See you soon at TECHunplugged and TFD10! 😉
Hi Chris,
I believe you are missing a very important point about the cache layer. It should not only be used to accelerate reads or writes but also to prepare IO before it is going to the ‘trash’ storage. The ‘trash’ storage, typically large SATA drives are pretty good at writing large data sets consecutively but are horrible at small writes (typical block size of 4k f.e.). Open vStorage f.e. uses a log structured approach on the SSDs where 4k (random) writes are transformed to 64MB files (all 4k consecutive writes to the volume) which get stored on the ‘trash’ backend. By using that cache layer you will essentially get better performance from the ‘trash’ layer.
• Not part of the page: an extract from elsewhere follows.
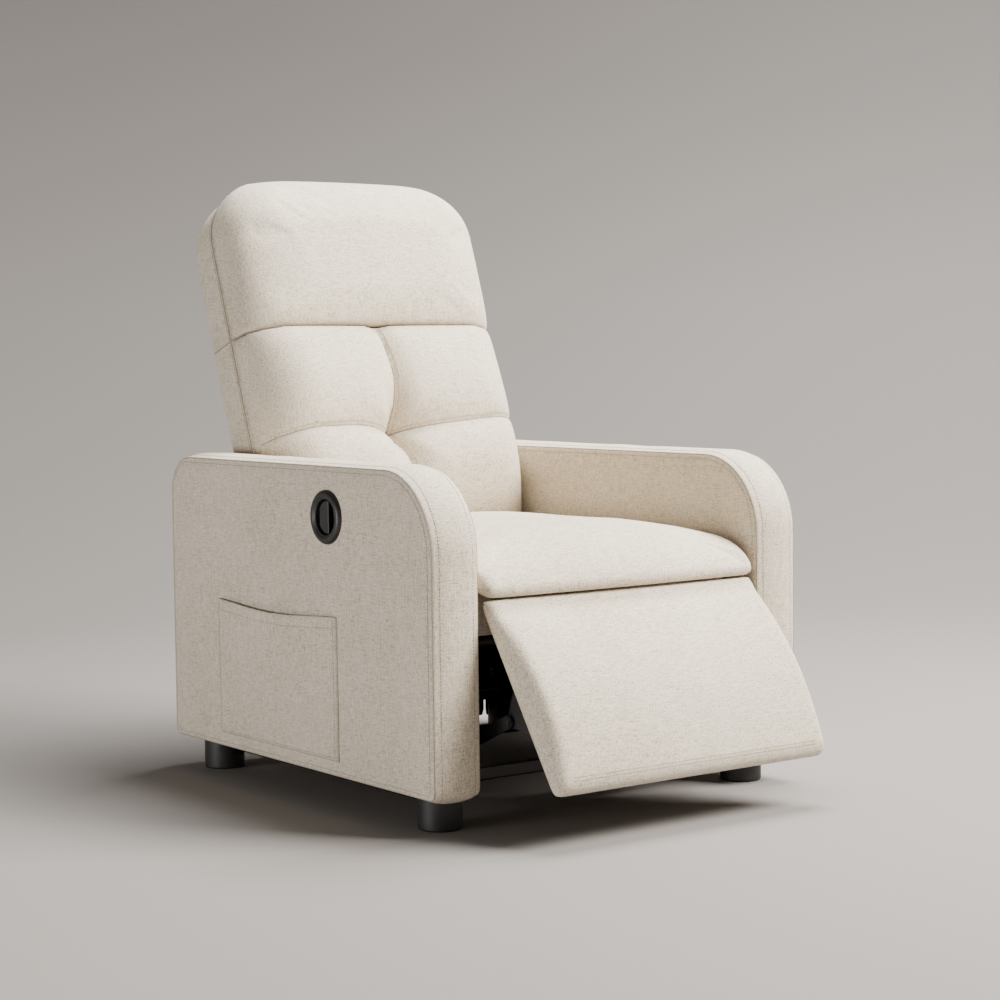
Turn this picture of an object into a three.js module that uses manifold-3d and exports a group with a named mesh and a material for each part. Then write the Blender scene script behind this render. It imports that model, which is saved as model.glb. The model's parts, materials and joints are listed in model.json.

Especially with the new Shingled Magnetic Recording (SMR) drive having a layer which streamlines the IO is essential for getting reasonable performance.
The cache layer does than speed up IO. If you anyone would be interested, have a look at http://blog.openvstorage.com/2014/09/location-time-based-or-magical-storage/
Wim
Wim, that is a good point and one I didn’t address, as the discussion covered (in this instance) Cohesity. Now I see what you’re implying, however the risk there is that there’s an inability for an external array to manage large block I/O (or at least to act differently than expected). Having “cache on cache” could definitely be a problem of both performance and data integrity. However, I guess in this instance if you’re referring to writing to SMR drives directly, then yes, I agree that would be another additional benefit.
Did you already have a look at Open vStorage? It also supports caching at the compute host (with dedupe). It is open source.
Kid regards,
Wim Provoost
Product Manager Open vStorage
Wim,
I read about Open vStorage, but I admit I never had the opportunity to looked at it seriously.